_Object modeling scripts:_
------------------------------------------------------------------------

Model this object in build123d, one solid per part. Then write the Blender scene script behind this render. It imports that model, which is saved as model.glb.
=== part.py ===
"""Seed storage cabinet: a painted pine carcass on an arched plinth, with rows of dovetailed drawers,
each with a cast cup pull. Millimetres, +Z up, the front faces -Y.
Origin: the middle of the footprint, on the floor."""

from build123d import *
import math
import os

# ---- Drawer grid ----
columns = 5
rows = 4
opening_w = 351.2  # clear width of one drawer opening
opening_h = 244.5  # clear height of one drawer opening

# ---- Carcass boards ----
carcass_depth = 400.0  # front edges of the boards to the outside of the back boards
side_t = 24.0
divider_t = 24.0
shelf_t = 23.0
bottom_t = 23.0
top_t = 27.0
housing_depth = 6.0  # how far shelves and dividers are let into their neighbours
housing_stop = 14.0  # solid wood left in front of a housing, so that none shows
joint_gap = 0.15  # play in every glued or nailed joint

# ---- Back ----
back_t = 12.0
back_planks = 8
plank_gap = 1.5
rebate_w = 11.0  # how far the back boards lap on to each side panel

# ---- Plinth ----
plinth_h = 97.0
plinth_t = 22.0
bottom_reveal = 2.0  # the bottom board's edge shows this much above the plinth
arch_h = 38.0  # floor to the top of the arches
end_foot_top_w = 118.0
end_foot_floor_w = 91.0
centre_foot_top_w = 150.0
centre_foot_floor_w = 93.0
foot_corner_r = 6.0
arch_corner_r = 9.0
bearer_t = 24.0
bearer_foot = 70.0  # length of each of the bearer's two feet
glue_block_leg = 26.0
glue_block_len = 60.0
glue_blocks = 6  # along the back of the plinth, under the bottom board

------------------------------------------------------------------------

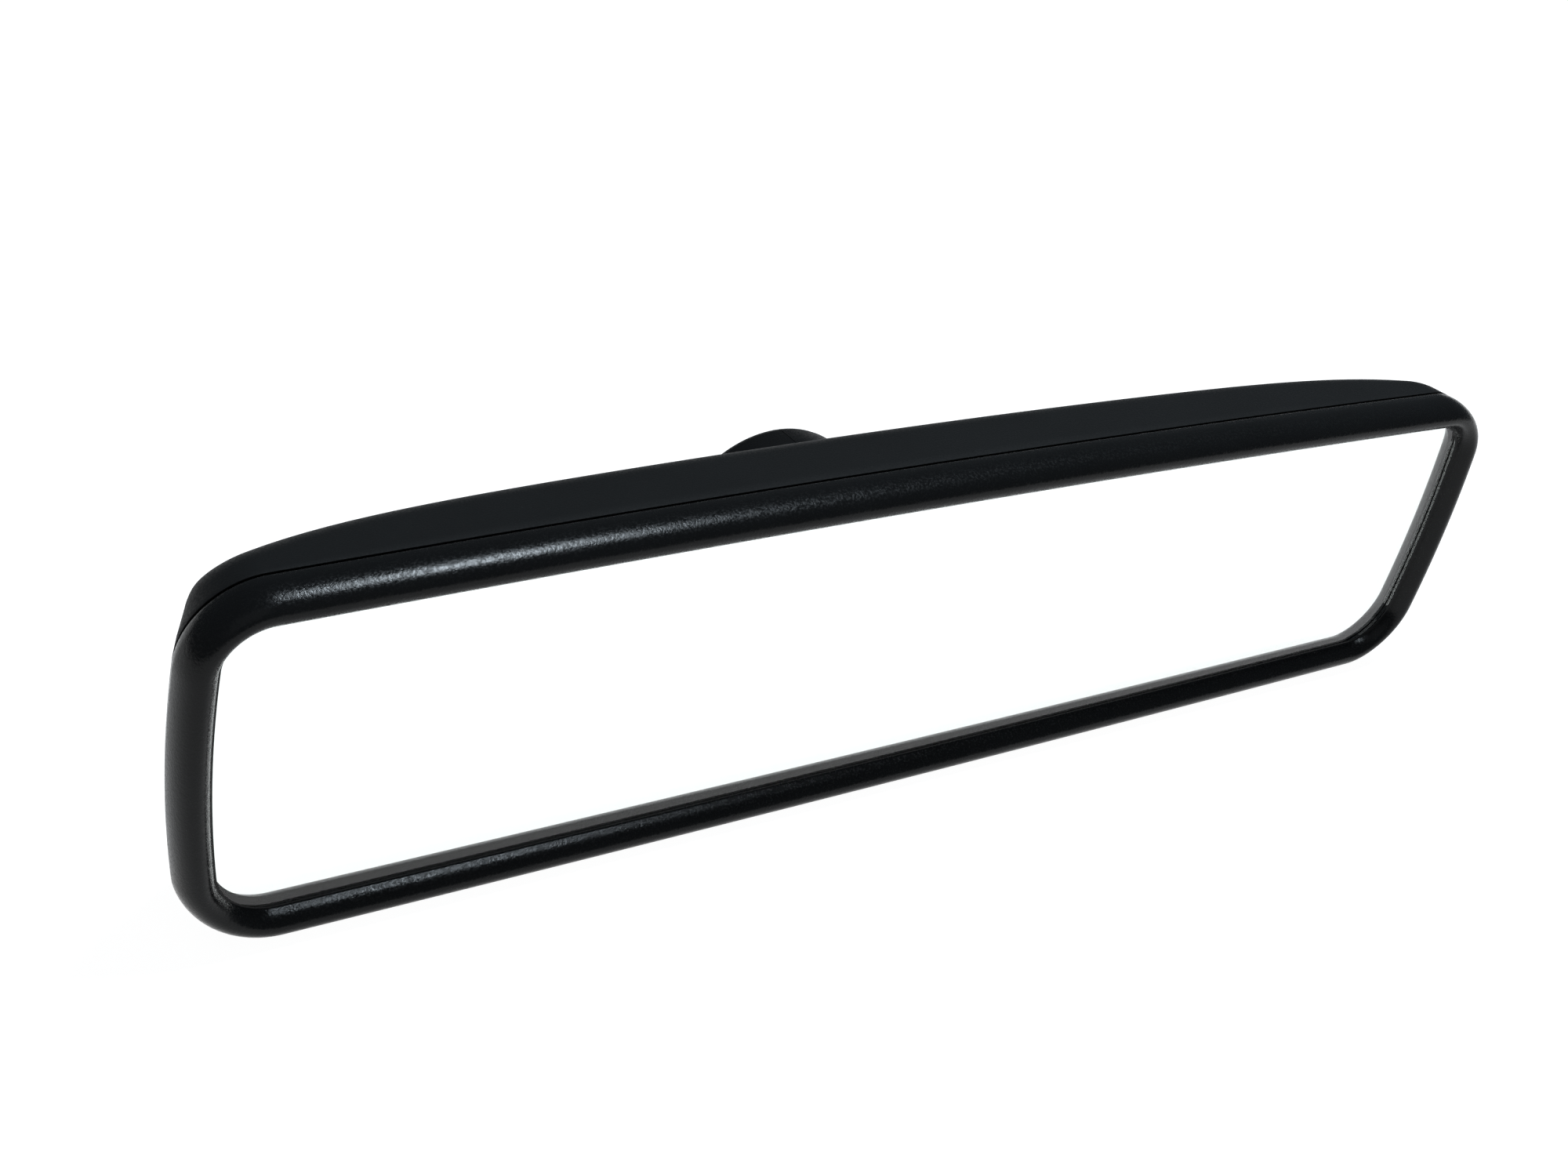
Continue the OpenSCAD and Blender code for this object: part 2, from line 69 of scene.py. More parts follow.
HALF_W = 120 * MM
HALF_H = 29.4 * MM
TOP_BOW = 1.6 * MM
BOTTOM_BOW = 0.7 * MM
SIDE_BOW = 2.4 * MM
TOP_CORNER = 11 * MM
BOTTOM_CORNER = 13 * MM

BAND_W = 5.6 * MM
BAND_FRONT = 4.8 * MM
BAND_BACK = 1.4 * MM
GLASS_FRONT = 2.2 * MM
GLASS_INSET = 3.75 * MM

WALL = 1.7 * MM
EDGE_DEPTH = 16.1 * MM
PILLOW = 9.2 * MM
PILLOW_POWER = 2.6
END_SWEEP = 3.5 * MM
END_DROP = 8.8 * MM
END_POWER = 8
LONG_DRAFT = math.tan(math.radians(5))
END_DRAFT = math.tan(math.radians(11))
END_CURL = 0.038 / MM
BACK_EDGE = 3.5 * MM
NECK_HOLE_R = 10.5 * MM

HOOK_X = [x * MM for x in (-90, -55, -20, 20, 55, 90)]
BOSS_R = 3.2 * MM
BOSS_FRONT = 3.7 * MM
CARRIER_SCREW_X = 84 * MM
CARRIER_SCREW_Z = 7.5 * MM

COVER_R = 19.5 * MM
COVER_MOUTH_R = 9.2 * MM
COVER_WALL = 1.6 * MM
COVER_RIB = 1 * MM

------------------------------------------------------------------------

_YOUR INSTRUCTIONS:_ Would you quote everything above from the line containing "Continue the OpenSCAD" down to the line containing "COVER_RIB = 1 * MM"? Include both of those lines and nothing else.

_EXPECTED ANSWER:_
Continue the OpenSCAD and Blender code for this object: part 2, from line 69 of scene.py. More parts follow.
HALF_W = 120 * MM
HALF_H = 29.4 * MM
TOP_BOW = 1.6 * MM
BOTTOM_BOW = 0.7 * MM
SIDE_BOW = 2.4 * MM
TOP_CORNER = 11 * MM
BOTTOM_CORNER = 13 * MM

BAND_W = 5.6 * MM
BAND_FRONT = 4.8 * MM
BAND_BACK = 1.4 * MM
GLASS_FRONT = 2.2 * MM
GLASS_INSET = 3.75 * MM

WALL = 1.7 * MM
EDGE_DEPTH = 16.1 * MM
PILLOW = 9.2 * MM
PILLOW_POWER = 2.6
END_SWEEP = 3.5 * MM
END_DROP = 8.8 * MM
END_POWER = 8
LONG_DRAFT = math.tan(math.radians(5))
END_DRAFT = math.tan(math.radians(11))
END_CURL = 0.038 / MM
BACK_EDGE = 3.5 * MM
NECK_HOLE_R = 10.5 * MM

HOOK_X = [x * MM for x in (-90, -55, -20, 20, 55, 90)]
BOSS_R = 3.2 * MM
BOSS_FRONT = 3.7 * MM
CARRIER_SCREW_X = 84 * MM
CARRIER_SCREW_Z = 7.5 * MM

COVER_R = 19.5 * MM
COVER_MOUTH_R = 9.2 * MM
COVER_WALL = 1.6 * MM
COVER_RIB = 1 * MM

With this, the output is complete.